■ Exercise
The lines to print start at the one containing "hide_parts(node)" and end at the one containing "return min(depths)"; print them exactly, ends included, and only them.

::: Data excerpt

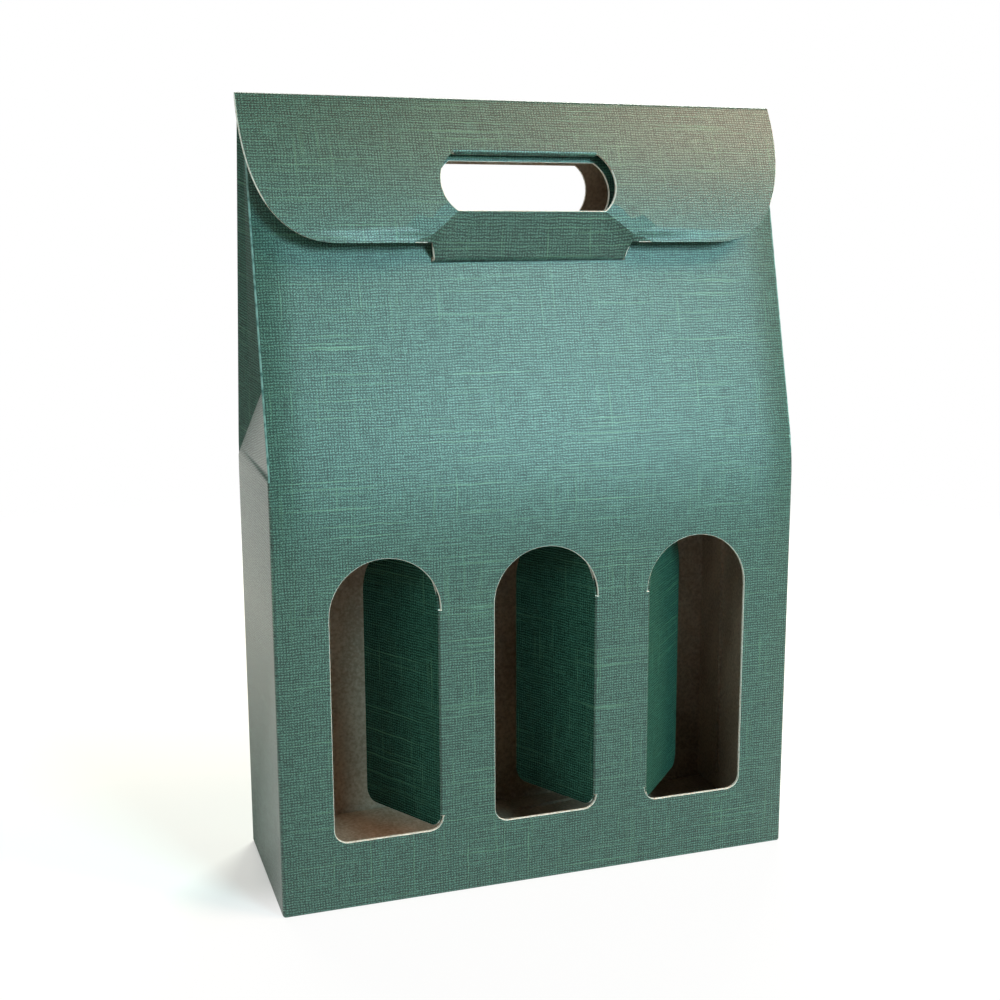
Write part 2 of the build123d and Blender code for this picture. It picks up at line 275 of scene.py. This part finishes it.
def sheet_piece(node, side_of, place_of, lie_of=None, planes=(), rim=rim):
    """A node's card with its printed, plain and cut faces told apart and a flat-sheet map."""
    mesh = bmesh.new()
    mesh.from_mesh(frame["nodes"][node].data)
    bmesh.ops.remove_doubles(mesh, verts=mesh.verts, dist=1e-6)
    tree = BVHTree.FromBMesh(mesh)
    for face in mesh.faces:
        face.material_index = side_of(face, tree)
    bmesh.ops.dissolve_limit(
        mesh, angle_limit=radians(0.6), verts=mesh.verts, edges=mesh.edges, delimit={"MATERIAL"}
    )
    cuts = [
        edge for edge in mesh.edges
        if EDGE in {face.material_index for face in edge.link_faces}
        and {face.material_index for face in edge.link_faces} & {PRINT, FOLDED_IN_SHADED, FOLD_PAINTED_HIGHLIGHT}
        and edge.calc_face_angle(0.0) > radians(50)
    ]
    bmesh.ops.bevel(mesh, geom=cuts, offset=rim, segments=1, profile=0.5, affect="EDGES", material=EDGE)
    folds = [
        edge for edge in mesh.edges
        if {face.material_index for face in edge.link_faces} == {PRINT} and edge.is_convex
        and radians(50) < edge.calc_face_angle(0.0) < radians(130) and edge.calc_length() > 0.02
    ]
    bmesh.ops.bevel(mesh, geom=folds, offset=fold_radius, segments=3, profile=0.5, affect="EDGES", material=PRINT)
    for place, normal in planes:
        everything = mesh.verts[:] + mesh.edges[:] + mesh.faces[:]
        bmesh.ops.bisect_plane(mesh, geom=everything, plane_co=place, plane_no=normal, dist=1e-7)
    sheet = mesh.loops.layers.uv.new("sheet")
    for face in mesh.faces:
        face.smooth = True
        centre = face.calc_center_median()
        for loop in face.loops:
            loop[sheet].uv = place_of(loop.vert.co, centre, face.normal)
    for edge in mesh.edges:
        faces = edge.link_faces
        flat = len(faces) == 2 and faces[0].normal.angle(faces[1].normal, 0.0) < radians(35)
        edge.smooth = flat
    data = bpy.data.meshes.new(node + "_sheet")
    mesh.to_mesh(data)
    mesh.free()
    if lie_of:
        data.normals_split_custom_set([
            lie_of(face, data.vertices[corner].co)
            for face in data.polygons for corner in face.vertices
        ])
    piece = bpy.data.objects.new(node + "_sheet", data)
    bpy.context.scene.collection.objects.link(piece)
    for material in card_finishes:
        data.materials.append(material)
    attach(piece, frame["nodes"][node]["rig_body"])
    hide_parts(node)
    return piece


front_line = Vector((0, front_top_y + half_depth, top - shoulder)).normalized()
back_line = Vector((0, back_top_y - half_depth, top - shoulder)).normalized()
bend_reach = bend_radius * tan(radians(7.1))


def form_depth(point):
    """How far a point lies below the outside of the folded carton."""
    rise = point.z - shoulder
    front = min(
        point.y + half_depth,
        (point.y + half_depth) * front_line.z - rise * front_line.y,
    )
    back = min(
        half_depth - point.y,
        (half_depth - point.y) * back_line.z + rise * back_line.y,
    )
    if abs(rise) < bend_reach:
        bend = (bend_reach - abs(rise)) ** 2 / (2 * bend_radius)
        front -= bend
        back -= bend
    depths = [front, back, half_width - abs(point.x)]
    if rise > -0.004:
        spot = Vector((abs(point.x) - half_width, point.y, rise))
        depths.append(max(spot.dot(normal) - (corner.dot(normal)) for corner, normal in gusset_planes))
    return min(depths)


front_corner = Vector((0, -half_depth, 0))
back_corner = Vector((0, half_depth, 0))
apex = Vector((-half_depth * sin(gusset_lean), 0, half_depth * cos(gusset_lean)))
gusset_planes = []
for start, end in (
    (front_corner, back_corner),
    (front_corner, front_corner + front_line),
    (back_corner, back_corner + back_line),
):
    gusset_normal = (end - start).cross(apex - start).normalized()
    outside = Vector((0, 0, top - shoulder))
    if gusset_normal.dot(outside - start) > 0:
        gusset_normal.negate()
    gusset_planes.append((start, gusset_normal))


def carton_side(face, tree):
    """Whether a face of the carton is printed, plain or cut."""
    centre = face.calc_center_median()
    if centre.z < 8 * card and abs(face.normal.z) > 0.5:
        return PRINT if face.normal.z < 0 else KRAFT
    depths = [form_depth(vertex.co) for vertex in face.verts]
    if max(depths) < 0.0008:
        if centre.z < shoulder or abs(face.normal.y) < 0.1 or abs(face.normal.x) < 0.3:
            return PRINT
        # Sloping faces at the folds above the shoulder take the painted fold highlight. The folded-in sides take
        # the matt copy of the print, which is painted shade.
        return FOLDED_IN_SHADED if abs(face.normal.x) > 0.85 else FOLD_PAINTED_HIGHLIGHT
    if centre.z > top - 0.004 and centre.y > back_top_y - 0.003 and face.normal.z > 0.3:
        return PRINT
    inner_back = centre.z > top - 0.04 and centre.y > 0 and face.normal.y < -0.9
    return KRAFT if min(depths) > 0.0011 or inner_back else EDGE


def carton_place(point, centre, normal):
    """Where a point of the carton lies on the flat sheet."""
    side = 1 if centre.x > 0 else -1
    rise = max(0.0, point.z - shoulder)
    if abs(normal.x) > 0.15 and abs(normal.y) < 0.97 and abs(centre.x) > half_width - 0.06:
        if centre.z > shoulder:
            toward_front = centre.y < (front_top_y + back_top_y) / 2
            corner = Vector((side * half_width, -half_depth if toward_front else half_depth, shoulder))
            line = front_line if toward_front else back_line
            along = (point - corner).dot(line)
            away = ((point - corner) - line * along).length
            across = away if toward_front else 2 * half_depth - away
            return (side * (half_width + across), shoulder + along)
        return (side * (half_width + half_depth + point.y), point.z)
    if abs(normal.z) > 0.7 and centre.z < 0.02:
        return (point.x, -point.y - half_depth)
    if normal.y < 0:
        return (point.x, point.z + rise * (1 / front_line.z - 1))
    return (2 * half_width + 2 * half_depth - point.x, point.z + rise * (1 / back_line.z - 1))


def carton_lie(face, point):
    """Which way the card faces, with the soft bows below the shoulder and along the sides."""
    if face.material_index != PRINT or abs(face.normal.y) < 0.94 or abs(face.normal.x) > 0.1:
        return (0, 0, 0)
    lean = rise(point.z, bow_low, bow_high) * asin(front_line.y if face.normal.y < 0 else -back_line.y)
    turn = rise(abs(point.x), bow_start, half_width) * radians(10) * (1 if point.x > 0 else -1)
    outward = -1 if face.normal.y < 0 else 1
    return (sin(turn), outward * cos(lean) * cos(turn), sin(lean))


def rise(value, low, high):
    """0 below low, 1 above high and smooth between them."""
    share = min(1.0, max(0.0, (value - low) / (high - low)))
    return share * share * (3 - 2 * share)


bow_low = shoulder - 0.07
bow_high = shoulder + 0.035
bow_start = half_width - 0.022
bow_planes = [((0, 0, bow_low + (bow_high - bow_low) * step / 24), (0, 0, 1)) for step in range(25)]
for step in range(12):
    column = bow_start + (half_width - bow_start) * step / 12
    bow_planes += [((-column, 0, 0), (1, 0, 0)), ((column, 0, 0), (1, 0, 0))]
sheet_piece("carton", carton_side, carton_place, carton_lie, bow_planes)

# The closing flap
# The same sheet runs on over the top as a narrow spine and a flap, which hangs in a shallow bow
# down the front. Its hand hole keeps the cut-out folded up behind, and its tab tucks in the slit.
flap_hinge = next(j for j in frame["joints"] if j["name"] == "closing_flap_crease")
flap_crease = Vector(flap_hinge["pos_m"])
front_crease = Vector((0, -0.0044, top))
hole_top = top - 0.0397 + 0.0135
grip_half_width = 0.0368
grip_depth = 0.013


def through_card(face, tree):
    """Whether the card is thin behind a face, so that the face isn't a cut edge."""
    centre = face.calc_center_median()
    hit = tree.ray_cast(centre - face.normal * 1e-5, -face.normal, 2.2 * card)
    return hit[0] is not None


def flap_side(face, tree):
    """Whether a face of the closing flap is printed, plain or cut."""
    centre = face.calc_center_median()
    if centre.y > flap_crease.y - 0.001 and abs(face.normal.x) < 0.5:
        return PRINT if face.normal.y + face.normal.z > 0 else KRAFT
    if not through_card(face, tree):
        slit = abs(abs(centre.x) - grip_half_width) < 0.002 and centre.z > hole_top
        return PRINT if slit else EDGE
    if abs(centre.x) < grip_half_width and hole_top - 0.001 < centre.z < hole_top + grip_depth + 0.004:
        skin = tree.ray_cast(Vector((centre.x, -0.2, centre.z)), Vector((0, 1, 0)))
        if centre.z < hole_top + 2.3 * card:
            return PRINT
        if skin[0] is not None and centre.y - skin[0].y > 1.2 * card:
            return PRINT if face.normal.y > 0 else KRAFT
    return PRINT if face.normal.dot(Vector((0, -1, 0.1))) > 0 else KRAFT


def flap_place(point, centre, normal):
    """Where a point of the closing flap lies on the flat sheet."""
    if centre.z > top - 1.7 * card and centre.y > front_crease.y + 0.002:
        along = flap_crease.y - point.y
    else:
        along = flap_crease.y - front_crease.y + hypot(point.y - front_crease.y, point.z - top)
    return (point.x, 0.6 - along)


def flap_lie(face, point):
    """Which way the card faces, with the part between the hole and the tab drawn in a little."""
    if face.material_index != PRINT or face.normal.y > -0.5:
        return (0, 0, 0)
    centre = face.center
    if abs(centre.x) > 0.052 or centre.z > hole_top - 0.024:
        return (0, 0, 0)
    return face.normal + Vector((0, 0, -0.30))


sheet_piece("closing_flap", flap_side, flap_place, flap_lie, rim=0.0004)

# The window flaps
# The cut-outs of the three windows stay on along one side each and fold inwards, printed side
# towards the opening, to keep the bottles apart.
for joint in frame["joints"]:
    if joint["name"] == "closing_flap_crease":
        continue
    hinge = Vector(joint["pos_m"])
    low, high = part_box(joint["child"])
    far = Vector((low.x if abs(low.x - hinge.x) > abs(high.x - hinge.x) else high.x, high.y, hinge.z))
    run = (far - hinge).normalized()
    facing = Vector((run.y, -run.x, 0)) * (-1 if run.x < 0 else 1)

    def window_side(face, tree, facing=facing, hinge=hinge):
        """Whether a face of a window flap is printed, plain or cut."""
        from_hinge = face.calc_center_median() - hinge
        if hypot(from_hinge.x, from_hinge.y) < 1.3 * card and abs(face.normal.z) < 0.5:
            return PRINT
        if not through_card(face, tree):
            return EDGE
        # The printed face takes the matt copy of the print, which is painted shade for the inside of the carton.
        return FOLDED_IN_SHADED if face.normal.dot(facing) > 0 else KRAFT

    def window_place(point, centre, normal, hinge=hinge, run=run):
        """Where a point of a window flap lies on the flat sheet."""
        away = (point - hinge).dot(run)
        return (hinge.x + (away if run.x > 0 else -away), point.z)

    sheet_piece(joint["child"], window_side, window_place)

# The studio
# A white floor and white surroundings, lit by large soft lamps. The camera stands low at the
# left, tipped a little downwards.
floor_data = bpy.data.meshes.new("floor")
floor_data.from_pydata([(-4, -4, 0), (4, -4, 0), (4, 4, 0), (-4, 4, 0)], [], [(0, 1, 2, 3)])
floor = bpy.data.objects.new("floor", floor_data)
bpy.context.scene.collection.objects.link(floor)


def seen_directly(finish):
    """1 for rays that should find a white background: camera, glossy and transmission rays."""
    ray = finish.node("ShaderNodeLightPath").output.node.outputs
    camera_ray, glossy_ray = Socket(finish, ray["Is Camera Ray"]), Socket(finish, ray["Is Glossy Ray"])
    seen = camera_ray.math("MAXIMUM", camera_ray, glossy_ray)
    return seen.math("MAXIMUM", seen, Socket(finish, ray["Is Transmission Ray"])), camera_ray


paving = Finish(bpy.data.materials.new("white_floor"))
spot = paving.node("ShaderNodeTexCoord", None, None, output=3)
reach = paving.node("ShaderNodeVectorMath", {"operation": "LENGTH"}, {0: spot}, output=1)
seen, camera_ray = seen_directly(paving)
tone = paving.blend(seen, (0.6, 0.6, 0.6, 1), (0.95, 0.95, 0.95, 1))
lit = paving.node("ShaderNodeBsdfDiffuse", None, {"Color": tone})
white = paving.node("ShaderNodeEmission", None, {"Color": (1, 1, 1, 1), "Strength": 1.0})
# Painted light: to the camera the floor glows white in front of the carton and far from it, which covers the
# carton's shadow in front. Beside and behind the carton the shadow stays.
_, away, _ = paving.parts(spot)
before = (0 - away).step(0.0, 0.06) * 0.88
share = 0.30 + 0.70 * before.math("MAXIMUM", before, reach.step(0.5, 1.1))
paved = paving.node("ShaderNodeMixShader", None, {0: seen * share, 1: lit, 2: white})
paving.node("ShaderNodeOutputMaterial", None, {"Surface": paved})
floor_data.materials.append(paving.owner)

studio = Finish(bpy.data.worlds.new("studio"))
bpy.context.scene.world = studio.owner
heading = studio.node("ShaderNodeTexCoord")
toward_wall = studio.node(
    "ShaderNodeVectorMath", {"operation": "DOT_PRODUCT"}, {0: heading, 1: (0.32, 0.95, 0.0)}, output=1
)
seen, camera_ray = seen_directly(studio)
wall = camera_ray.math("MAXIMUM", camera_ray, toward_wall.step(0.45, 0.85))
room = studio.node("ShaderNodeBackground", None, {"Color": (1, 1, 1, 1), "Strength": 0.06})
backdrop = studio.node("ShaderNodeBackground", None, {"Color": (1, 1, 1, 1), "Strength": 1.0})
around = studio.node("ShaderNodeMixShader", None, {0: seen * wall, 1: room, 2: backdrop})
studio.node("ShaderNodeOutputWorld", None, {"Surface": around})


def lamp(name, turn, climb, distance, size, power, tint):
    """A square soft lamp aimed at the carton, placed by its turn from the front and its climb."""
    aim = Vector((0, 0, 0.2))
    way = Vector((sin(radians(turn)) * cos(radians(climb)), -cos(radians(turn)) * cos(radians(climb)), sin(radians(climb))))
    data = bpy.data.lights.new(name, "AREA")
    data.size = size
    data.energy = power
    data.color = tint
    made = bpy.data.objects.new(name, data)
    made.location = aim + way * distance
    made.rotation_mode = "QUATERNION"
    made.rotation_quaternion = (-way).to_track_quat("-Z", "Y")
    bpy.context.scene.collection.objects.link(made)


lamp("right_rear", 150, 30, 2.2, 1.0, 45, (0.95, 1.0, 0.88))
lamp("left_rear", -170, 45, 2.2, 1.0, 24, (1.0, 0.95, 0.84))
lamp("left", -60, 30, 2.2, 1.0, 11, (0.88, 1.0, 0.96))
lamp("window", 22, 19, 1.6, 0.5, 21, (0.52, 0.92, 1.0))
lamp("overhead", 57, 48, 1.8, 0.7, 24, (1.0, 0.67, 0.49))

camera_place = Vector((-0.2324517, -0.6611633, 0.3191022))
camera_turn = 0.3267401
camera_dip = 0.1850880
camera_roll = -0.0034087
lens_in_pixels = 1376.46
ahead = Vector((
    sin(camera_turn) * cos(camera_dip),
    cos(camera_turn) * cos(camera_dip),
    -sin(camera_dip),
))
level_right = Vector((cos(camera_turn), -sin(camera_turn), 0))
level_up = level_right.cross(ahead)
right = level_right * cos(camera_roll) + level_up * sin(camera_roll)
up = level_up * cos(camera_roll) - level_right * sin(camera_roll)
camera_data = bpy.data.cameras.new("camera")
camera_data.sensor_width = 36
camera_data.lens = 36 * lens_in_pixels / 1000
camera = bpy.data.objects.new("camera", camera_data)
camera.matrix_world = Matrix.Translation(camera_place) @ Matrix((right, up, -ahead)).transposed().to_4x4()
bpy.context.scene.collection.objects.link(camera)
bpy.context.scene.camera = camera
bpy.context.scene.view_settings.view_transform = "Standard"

::::::

■ Answer to this task
    hide_parts(node)
    return piece


front_line = Vector((0, front_top_y + half_depth, top - shoulder)).normalized()
back_line = Vector((0, back_top_y - half_depth, top - shoulder)).normalized()
bend_reach = bend_radius * tan(radians(7.1))


def form_depth(point):
    """How far a point lies below the outside of the folded carton."""
    rise = point.z - shoulder
    front = min(
        point.y + half_depth,
        (point.y + half_depth) * front_line.z - rise * front_line.y,
    )
    back = min(
        half_depth - point.y,
        (half_depth - point.y) * back_line.z + rise * back_line.y,
    )
    if abs(rise) < bend_reach:
        bend = (bend_reach - abs(rise)) ** 2 / (2 * bend_radius)
        front -= bend
        back -= bend
    depths = [front, back, half_width - abs(point.x)]
    if rise > -0.004:
        spot = Vector((abs(point.x) - half_width, point.y, rise))
        depths.append(max(spot.dot(normal) - (corner.dot(normal)) for corner, normal in gusset_planes))
    return min(depths)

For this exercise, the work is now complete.